Mr. Arkadin is a strange work by any accounting. Welles says it is the most mutilated of his films in terms of postproduction interference by the producer; one regrets Welles’s difficulties but tends here, as always, to take the end result at face value. And what is that value? To some, the film is a disaster, a measure of how far the vision of Citizen Kane had degenerated. It is worth noting that it is Welles’s only other completely original work—i.e., not an adaptation. To others, especially in Europe (where the film has been known many years longer than in America), it is a cardinal Welles film, Truffaut among others preferring it. I incline toward the positive pole although some of the writing is blatantly flat and Robert Arden makes an unpleasant hero beyond the director’s fondest dreams of evoking an ambivalent response from the audience. I feel, too, that the proliferation of detail, locations, and characters is not quite matched by an adequate intensity of purpose and craft. The film’s pretensions clearly exceed those of the thriller genre (there is too much indulgence of detail and atmosphere irrelevant to mere plot-serving for us to doubt this), but somehow—perhaps in letting Arkadin be too shallow, too empty—Welles fails to maintain a clear, strong focus.

‘Mr. Arkadin’

Where the film is splendidly focused is in the characters of Jacob Zouk and Sophie, and the performances of Akim Tamiroff and Katina Paxinou. In her gruff sympathy for any human frailty, Sophie functions as an on-screen practitioner of the supreme tolerance apparent in Welles’s own point of view in all the films we have seen; and the tremendous expressiveness of her face and voice as she cherishes her memories and her album of photos eloquently demonstrates that she shares the director’s infatuation with the past. But it is Zouk in whom the spirit of the film is focused most sharply; Zouk whose laughs and coughs are indistinguishable; Zouk who has managed to compress the blessings of life, health, freedom, and ecstasy into the single shining image of a goose liver (with mashed potatoes, apples, and onions, to be sure); Zouk who enters and leaves the film in the same pose, apparently dead and then actually dead; Zouk who regresses to childishness in the last moments of his life, mindful of no contingency but his own obsessive desire, locked up and left behind by an exasperated adult, instructed to “behave” or else. The new phase in Orson Welles’s art is exemplified nowhere more clearly than in the shot of Zouk, in black suit and derby, huddled tiny against a bare wall like a Beckett character while empty hotel room furniture surrounds him. Akim Tamiroff is nothing less than superb (who can forget him rocking on the edge of the bed and singsonging, “If I don’t get that goose-liver I’m going ho-ome!”?) and so will he be again in Touch of Evil and The Trial. For him, among so many other reasons, one yearns to see something made of the unedited footage of Welles’s Don Quixote, in which Tamiroff plays Sancho Panza.

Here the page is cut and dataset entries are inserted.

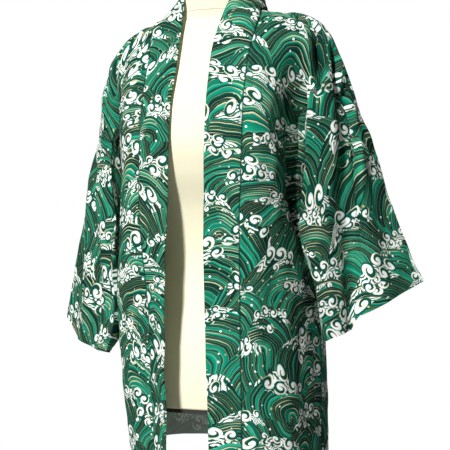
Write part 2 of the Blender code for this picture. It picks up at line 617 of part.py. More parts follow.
def dress_form(collection):
    """The padded torso, the cap on its neck and the plate under it."""
    jersey = material("jersey", (0.90, 0.84, 0.62), 0.90)
    rings = np.array([form_ring(row[0]) for row in FORM_SECTIONS])
    add(lofted_mesh("form_torso", rings), jersey, collection)

    dark = material("dark_trim", (0.020, 0.020, 0.018), 0.60)
    under = form_ring(FORM_SECTIONS[0][0], BASE_PLATE_INSET)
    under[:, 2] -= SEAM_GAP
    bottom = under.copy()
    bottom[:, 2] -= BASE_PLATE_HEIGHT
    add(lofted_mesh("form_base_plate", np.array([bottom, under])), dark, collection)

    neck = FORM_SECTIONS[-1]
    top = FORM_BASE_Z + neck[0] + SEAM_GAP
    radius = neck[2]
    cap = [
        (radius - 0.002, top),
        (radius, top + 0.003),
        (radius, top + 0.6 * NECK_CAP_HEIGHT),
        (0.85 * radius, top + 0.9 * NECK_CAP_HEIGHT),
        (0.45 * radius, top + NECK_CAP_HEIGHT),
    ]
    add(turned_mesh("form_neck_cap", cap, FORM_SIDES), dark, collection)


def stand(collection):
    """A round base on the floor, a pole, and the socket under the form."""
    steel = material("dark_steel", (0.050, 0.050, 0.055), 0.35, 1.0)
    base = [
        (STAND_RADIUS - 0.004, 0.0),
        (STAND_RADIUS, 0.004),
        (STAND_RADIUS, STAND_HEIGHT - 0.004),
        (STAND_RADIUS - 0.004, STAND_HEIGHT),
    ]
    add(turned_mesh("stand_base", base, 48), steel, collection)
    plate_under = FORM_BASE_Z + FORM_SECTIONS[0][0] - SEAM_GAP - BASE_PLATE_HEIGHT
    socket = [
        (SOCKET_RADIUS * 0.6, plate_under - SEAM_GAP - SOCKET_HEIGHT),
        (SOCKET_RADIUS * 0.6, plate_under - SEAM_GAP - 0.3 * SOCKET_HEIGHT),
        (SOCKET_RADIUS, plate_under - SEAM_GAP - 0.2 * SOCKET_HEIGHT),
        (SOCKET_RADIUS, plate_under - SEAM_GAP),
    ]
    add(turned_mesh("stand_socket", socket, 24), steel, collection)
    pole = [
        (POLE_RADIUS, STAND_HEIGHT + SEAM_GAP),
        (POLE_RADIUS, plate_under - 2 * SEAM_GAP - SOCKET_HEIGHT),
    ]
    add(turned_mesh("stand_pole", pole, 24), steel, collection)


def main():
    for thing in list(bpy.data.objects):
        bpy.data.objects.remove(thing, do_unlink=True)
    collection = bpy.data.collections.new("haori_jacket_on_dress_form")
    bpy.context.scene.collection.children.link(collection)
    jacket(collection)
    dress_form(collection)
    stand(collection)


main()
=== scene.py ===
"""Looks of the haori jacket on its dress form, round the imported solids."""

import math

import bpy
import numpy as np
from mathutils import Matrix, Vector


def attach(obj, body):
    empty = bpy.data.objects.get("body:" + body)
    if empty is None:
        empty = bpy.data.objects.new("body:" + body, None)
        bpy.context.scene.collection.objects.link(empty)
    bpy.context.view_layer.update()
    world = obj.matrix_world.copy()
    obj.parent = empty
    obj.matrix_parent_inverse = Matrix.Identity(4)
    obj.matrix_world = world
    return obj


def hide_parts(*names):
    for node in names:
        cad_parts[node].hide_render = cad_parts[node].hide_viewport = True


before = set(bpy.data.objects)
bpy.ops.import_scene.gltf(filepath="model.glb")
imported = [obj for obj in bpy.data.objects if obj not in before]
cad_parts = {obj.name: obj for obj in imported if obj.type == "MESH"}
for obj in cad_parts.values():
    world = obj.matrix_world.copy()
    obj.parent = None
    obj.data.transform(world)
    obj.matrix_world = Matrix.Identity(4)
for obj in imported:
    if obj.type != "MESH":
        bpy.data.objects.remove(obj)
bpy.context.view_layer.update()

# ---- driving dimensions, in metres ---------------------------------------------------------
BAND = 0.0030            # the neck band is folded double
SEAM_GAP = 0.0003        # between neighbouring pieces
EDGE_GAP = 0.55 * SEAM_GAP  # from the middle of a seam to a piece's edge
FORM_CLEARANCE = 0.0008  # from the jersey to the inside of the cloth
BAND_EASE = 0.0014       # more room for the band where it rounds the neck
FORM_BASE_Z = 0.790      # height on its stand of the level that garment sizes count from
ARMHOLE = 0.250          # depth of the armhole and of the sleeve, laid flat
FRONT_FOLD = 0.100       # from the shoulder down to the arm's front fold
HEM_DROP = 0.720         # shoulder to hem at the front edge
LOOK_CLOTH = 0.0010      # what one layer of the cotton measures
LOOK_CLEARANCE = 0.0022  # from the jersey to the middle of the creased cloth
HEM = 0.0022             # a cuff or a hem, turned up twice
HEM_DEPTH = 0.018
HEM_STEP = 0.002         # the width over which a hem thins out to one layer
ON_STAND = np.array([0.0, 0.0, FORM_BASE_Z])
AT_SEAM = 0.014          # a panel's edge is held still by its seam over this width
BELOW_SHOULDER = 0.006   # its creases start this far below the shoulder seam
FOLLOWING = 0.030        # and over this length a sleeve follows the panels' edges
BAND_ROLL = 0.004        # the width over which the band thins to its two folded edges
BAND_THIN = 0.45         # of its full thickness, at those edges

FOLD_ROWS = 60           # rows of faces from the shoulder to the arm's front fold
HEEL_ROWS = 18           # rows of faces from the front fold to the underarm
ARM_ROWS = FOLD_ROWS + HEEL_ROWS
SKIRT_ROWS = 88          # rows of faces from underarm to hem
PANEL_COLUMNS = 72       # columns of faces across a front, and across each back shoulder
NECK_COLUMNS = 42        # columns of faces round the back of the neck
EDGE_COLUMNS = 30        # columns that follow when a panel's edge is moved
BAND_COLUMNS = 14        # columns of faces across the neck band
SLEEVE_RINGS = 84        # rows of faces from armhole to cuff
UNDERARM_ROWS = 10       # rows above the underarm over which an armhole comes to rest
COVER_RINGS = 240        # rings of the form's cover, and its sides
COVER_SIDES = 180
LINE_STEPS = 120         # steps in which a line's length is measured
TINY = 1e-12             # keeps a length of 0 from dividing
SHARP_TURN = math.radians(60)  # between two faces whose shared edge looks sharp


def metres(table):
    """A nested table of millimetres, in metres."""
    if isinstance(table, (list, tuple)):
        return [metres(entry) for entry in table]
    return table / 1000


# ---- the dress form: height above its base, half width, depth to the front and to the back --
FORM_POWER = 2.3         # its sections are ellipses, slightly squared
FORM_SECTIONS = metres([
    (13, 141, 111, 108), (55, 145, 115, 113), (110, 145, 113, 113), (180, 133, 100, 98),
    (250, 120, 93, 84), (320, 126, 104, 86), (380, 137, 124, 93), (420, 142, 131, 97),
    (470, 145, 121, 100), (520, 153, 99, 98), (560, 165, 80, 88), (580, 169, 71, 79),
    (594, 162, 65, 73), (604, 145, 61, 68), (612, 120, 58, 63), (619, 92, 55, 58),
    (630, 68, 55, 56), (648, 57, 54.5, 54.5), (670, 55, 54.5, 54.5), (705, 54.5, 54.5, 54.5),
])

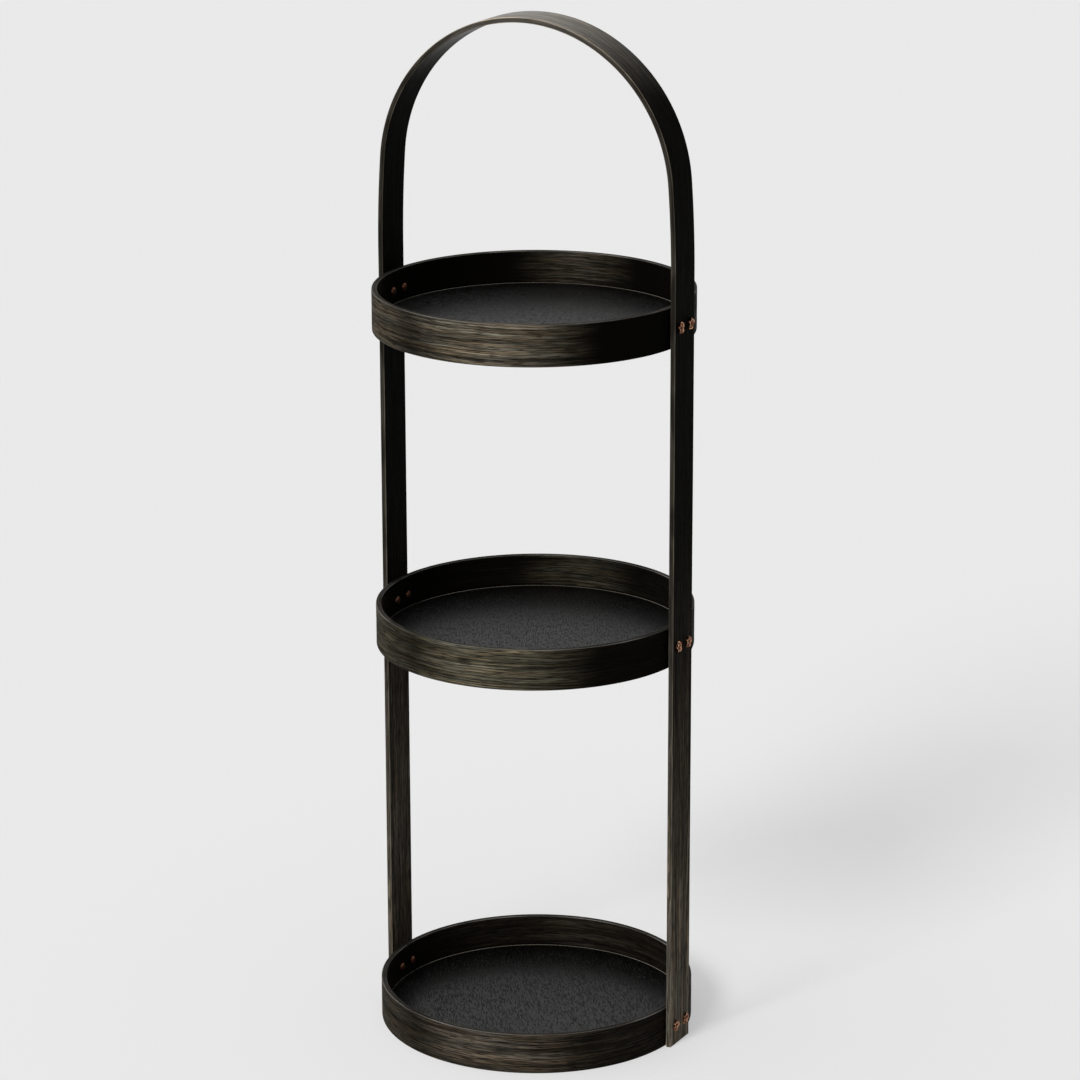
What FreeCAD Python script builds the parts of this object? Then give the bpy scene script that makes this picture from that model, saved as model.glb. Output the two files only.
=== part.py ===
import FreeCAD, Part
import math
import os

# Round three-tier caddy of bent oak: one strap bent into two legs and an arched carrying
# handle, three trays hung between the legs, and copper rivets. Sizes are in millimetres.
# The origin is on the surface it stands on, below the centre of the trays. X runs from leg
# to leg, Y across the strap and Z up.

# Bent oak strip, the same stock for the strap and for the three tray rims
strip_thickness = 4.5
strip_width = 34.0
strip_arris = 0.8           # rounding of every long edge

# Trays: a hoop of strip with a round board let into it
tray_radius = 130.0         # outside of the rim
middle_tray_height = 328.0  # lower edge of the rim above the ground
top_tray_height = 591.0
board_thickness = 5.0
board_recess = 2.0          # underside of the board above the rim's lower edge
board_groove_depth = 1.5    # how far the board reaches into the rim's wall
board_fit = 0.1             # clearance round the board and above it in its groove
board_arris = 0.4

# Strap
strap_gap = 0.1             # from the strap to the rim where they come nearest
straight_above_rim = 19.0   # leg above the top rim before it starts to lean in
leg_sweep_radius = 1010.0   # long bend that leans each leg in, on its outer face
leg_lean = 4.36             # degrees that the leg leans where the arch begins

# Split rivets, two side by side at each joint of strap and rim
rivet_pitch = 17.5
rivet_shank_radius = 2.0
rivet_head_radius = 3.8
rivet_head_rise = 1.7
rivet_hole_clearance = 0.1
rivet_seat_clearance = 0.15
rivet_leg_thickness = 1.7
rivet_leg_width = 5.0       # hammered wider than the shank
rivet_curl_radius = 1.4     # from the middle of a leg to the centre of its curl

# Degrees that the spread legs of each rivet are turned from level, as the hammer left them:
# the front rivet of the joint, then the back one
rivet_turns = {
    "top_left": (70, 105), "top_right": (80, 62),
    "middle_left": (98, 55), "middle_right": (88, 60),
    "bottom_left": (60, 82), "bottom_right": (48, 42),
}

# Worked out from the sizes above
tray_heights = {"bottom": 0.0, "middle": middle_tray_height, "top": top_tray_height}
rim_inner_radius = tray_radius - strip_thickness
strap_inner_x = tray_radius + strap_gap
strap_outer_x = strap_inner_x + strip_thickness
leg_straight_height = top_tray_height + strip_width + straight_above_rim
lean = math.radians(leg_lean)
arch_radius = leg_sweep_radius - (leg_sweep_radius - strap_outer_x) / math.cos(lean)
arch_centre_z = leg_straight_height + (leg_sweep_radius - arch_radius) * math.sin(lean)
rivet_seat_x = math.sqrt(rim_inner_radius ** 2 - (rivet_pitch / 2 - rivet_head_radius) ** 2)
rivet_grip = strap_outer_x - rivet_seat_x

ALONG_X = FreeCAD.Vector(1, 0, 0)
ALONG_Y = FreeCAD.Vector(0, 1, 0)
ALONG_Z = FreeCAD.Vector(0, 0, 1)
ORIGIN = FreeCAD.Vector(0, 0, 0)


def joint_places(tray_height):
    """The two rivet places, as y and z, of each joint at a tray."""
    z = tray_height + strip_width / 2
    return [(-rivet_pitch / 2, z), (rivet_pitch / 2, z)]


def rivet_holes(tray_height):
    """Drills for the four rivets of a tray, through both legs and the rim."""
    radius = rivet_shank_radius + rivet_hole_clearance
    drills = []
    for y, z in joint_places(tray_height):
        for side in (-1, 1):
            start = FreeCAD.Vector(side * (rim_inner_radius - strip_thickness), y, z)
            drills.append(Part.makeCylinder(radius, 3 * strip_thickness + strap_gap, start, ALONG_X * side))
    return drills


def head_seats(tray_height):
    """Flats pressed into the curved inside of a rim, under the rivet heads."""
    radius = rivet_head_radius + rivet_seat_clearance
    seats = []
    for y, z in joint_places(tray_height):
        for side in (-1, 1):
            start = FreeCAD.Vector(side * (rivet_seat_x - strip_thickness), y, z)
            seats.append(Part.makeCylinder(radius, strip_thickness, start, ALONG_X * side))
    return seats


def arch_point(centre_x, centre_z, radius, angle):
    """A point of the strap's side view, at an angle in degrees above level."""
    turn = math.radians(angle)
    return FreeCAD.Vector(centre_x + radius * math.cos(turn), -strip_width / 2,
                          centre_z + radius * math.sin(turn))


def strap_line(depth):
    """Edges of the strap's side view, a depth inside its outer face, from right foot to left foot."""
    sweep = leg_sweep_radius - depth
    arch = arch_radius - depth
    sweep_x = strap_outer_x - leg_sweep_radius
    right_foot = FreeCAD.Vector(strap_outer_x - depth, -strip_width / 2, 0)
    left_foot = FreeCAD.Vector(depth - strap_outer_x, -strip_width / 2, 0)
    right = [arch_point(sweep_x, leg_straight_height, sweep, leg_lean * part) for part in (0, 0.5, 1)]
    crown = arch_point(0, arch_centre_z, arch, 90)
    left = [arch_point(-sweep_x, leg_straight_height, sweep, 180 - leg_lean * part) for part in (1, 0.5, 0)]
    return [
        Part.makeLine(right_foot, right[0]),
        Part.Arc(*right).toShape(),
        Part.Arc(right[2], crown, left[0]).toShape(),
        Part.Arc(*left).toShape(),
        Part.makeLine(left[2], left_foot),
    ]


def handle_strap():
    """One strip bent into two upright legs and the arch of the handle."""
    outer = strap_line(0)
    inner = strap_line(strip_thickness)
    feet = [
        Part.makeLine(outer[0].Vertexes[0].Point, inner[0].Vertexes[0].Point),
        Part.makeLine(outer[-1].Vertexes[-1].Point, inner[-1].Vertexes[-1].Point),
    ]
    outline = Part.Wire(Part.sortEdges(outer + feet + inner)[0])
    strap = Part.Face(outline).extrude(ALONG_Y * strip_width)
    long_edges = [edge for edge in strap.Edges
                  if edge.BoundBox.YLength < strip_arris and edge.BoundBox.ZLength > strip_thickness]
    strap = strap.makeFillet(strip_arris, long_edges)
    for height in tray_heights.values():
        strap = strap.cut(rivet_holes(height))
    return strap


def tray_rim(height):
    """A hoop of strip, grooved inside for the board."""
    rim = Part.makeCylinder(tray_radius, strip_width).cut(Part.makeCylinder(rim_inner_radius, strip_width))
    long_edges = [edge for edge in rim.Edges if edge.BoundBox.ZLength < strip_arris]
    rim = rim.makeFillet(strip_arris, long_edges)
    groove = Part.makeCylinder(rim_inner_radius + board_groove_depth, board_thickness + board_fit,
                               ALONG_Z * board_recess)
    rim = rim.cut(groove)
    rim.translate(ALONG_Z * height)
    return rim.cut(rivet_holes(height) + head_seats(height))


def tray_floor(height):
    """The round board that the rim holds in its groove."""
    board = Part.makeCylinder(rim_inner_radius + board_groove_depth - board_fit, board_thickness,
                              ALONG_Z * (height + board_recess))
    edges = [edge for edge in board.Edges if edge.BoundBox.ZLength < board_arris]
    return board.makeFillet(board_arris, edges)


def rivet_head():
    """A low dome with a flat underside at x = 0, standing out towards -X."""
    ball = (rivet_head_radius ** 2 + rivet_head_rise ** 2) / (2 * rivet_head_rise)
    dome = Part.makeSphere(ball, ALONG_X * (ball - rivet_head_rise))
    return dome.common(Part.makeCylinder(rivet_head_radius, rivet_head_rise, ALONG_X * -rivet_head_rise, ALONG_X))


def rivet_leg():
    """Half of the split shank, curled outwards until its tip meets the strap's face again."""
    start = rivet_shank_radius / 2
    centre = FreeCAD.Vector(rivet_grip, start, 0)
    section = Part.Ellipse(centre + ALONG_Z * (rivet_leg_width / 2),
                           centre + ALONG_Y * (rivet_leg_thickness / 2), centre)
    face = Part.Face(Part.Wire(section.toShape()))
    return face.revolve(centre + ALONG_Y * rivet_curl_radius, ALONG_Z, 180)


def rivet(side, y, z, turn):
    """A split rivet: head inside the tray, shank through rim and strap, legs spread outside."""
    shank = Part.makeCylinder(rivet_shank_radius, rivet_grip, ORIGIN, ALONG_X)
    other_leg = rivet_leg()
    other_leg.rotate(ORIGIN, ALONG_X, 180)
    body = rivet_head().fuse([shank, rivet_leg(), other_leg]).removeSplitter()
    body.rotate(ORIGIN, ALONG_X, turn)
    if side < 0:
        body.rotate(ORIGIN, ALONG_Z, 180)
    body.translate(FreeCAD.Vector(side * rivet_seat_x, y, z))
    return body


def all_parts():
    """Every sub-part by its node name."""
    parts = {"handle_strap": handle_strap()}
    for tier, height in tray_heights.items():
        parts[tier + "_tray_rim"] = tray_rim(height)
        parts[tier + "_tray_floor"] = tray_floor(height)
        for side_name, side in (("left", -1), ("right", 1)):
            turns = rivet_turns[tier + "_" + side_name]
            for row, (y, z), turn in zip(("front", "back"), joint_places(height), turns):
                parts["_".join(("rivet", tier, side_name, row))] = rivet(side, y, z, turn)
    return parts


os.makedirs("parts", exist_ok=True)
for name, shape in all_parts().items():
    shape.exportStep("parts/" + name + ".step")
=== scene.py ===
import math

import bmesh
import bpy
from mathutils import Matrix, Vector


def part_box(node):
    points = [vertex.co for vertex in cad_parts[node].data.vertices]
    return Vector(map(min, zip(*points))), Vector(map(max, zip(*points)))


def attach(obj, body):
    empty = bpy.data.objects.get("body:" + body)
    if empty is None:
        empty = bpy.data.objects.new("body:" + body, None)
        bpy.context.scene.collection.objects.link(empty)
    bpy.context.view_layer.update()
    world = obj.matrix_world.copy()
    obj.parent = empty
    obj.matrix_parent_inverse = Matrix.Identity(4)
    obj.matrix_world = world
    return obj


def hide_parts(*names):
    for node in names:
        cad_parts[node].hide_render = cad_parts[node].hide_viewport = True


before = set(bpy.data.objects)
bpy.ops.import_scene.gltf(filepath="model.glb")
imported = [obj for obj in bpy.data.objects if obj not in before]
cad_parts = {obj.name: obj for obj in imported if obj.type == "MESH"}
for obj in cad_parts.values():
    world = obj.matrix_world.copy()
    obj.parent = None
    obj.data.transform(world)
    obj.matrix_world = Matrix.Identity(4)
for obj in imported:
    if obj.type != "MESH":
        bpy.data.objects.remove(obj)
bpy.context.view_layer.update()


# ---------------------------------------------------------------- tray rims
# Three hoops of oak strip, steamed and bent to a circle, with a groove inside for the board.
# Open-grained oak under a near-black stain: brown shows on the ridges, more where painted light falls, and
# the arrises carry a pale painted highlight.

TIERS = ("bottom", "middle", "top")
STRIP_THICKNESS = 0.0045
ARRIS = 0.0008             # rounding of every long edge
ARRIS_STEPS = 4
ACROSS_SPACING = 0.0014    # between the points of the strip's section
RIPPLE = 0.0002
BOARD_RECESS = 0.002       # underside of the board above the rim's lower edge
BOARD_THICKNESS = 0.005
GROOVE_DEPTH = 0.0015
GROOVE_SLACK = 0.0001
RIM_STEPS = 360
RIM_SPACING = 0.0022       # between the sections along a hoop
RIM_RIPPLE_SEED = 3.0
RIM_GRAIN_SHIFT = 1.7      # along the strip, so that no two rims are cut from the same grain

GRAIN_DRIFT = 0.008
OAK_PORE = (0.002, 0.002, 0.0015, 1.0)
RAW_OAK = (0.75, 0.60, 0.42, 1.0)
WARM_TINT = (1.05, 0.96, 0.84)
COOL_TINT = (0.96, 1.01, 1.03)
OAK_SPECULAR = 0.008
POLISH_ROUGHNESS = 0.30
RIM_BLACK = (0.0028, 0.0024, 0.0018, 1.0)
# The brown is paler on the upper rims: painted light, stronger towards the top.
RIM_BROWN = {"bottom": (0.140, 0.115, 0.088, 1.0), "middle": (0.265, 0.236, 0.168, 1.0),
             "top": (0.360, 0.308, 0.232, 1.0)}
# A painted highlight on the arrises.
RIM_ARRIS_HIGHLIGHT = (0.150, 0.142, 0.128, 1.0)
RIM_NARROW_FACE = (0.032, 0.030, 0.027, 1.0)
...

MR. ARKADIN (in Europe: The Confidential Report). Filmorsa, 1955: Spain–England (U.S. release: 1961)

Written and directed by Orson Welles, after his novel The Confidential Report. Cinematography: Jean Bourgoin. Art direction and costumes: Orson Welles. Editing: Renato Lucidi. Music: Paul Misraki. (99 minutes)
The Players: Orson Welles (Gregori Arkadin), Robert Arden (Guy Van Stratten), Paola Mori (Raina), Akim Tamiroff (Jacob Zouk), Patricia Medina (Mily), Grégoire Aslan (Bracco—dubbed by Welles), Jack Watling (Marquis of Rutleigh), Terence Langdon (Arkadin’s secretary), Mischa Auer (The Professor—dubbed by Welles), Peter Van Eyck (Thadeus), Michael Redgrave (Burgomil Trebitsch), Suzanne Flon (Baroness Nagel), Frederic O’Brady (Oskar), Katina Paxinou (Sophie), Gert Fröbe (a German cop), Tamara Shane (woman in Zouk’s building).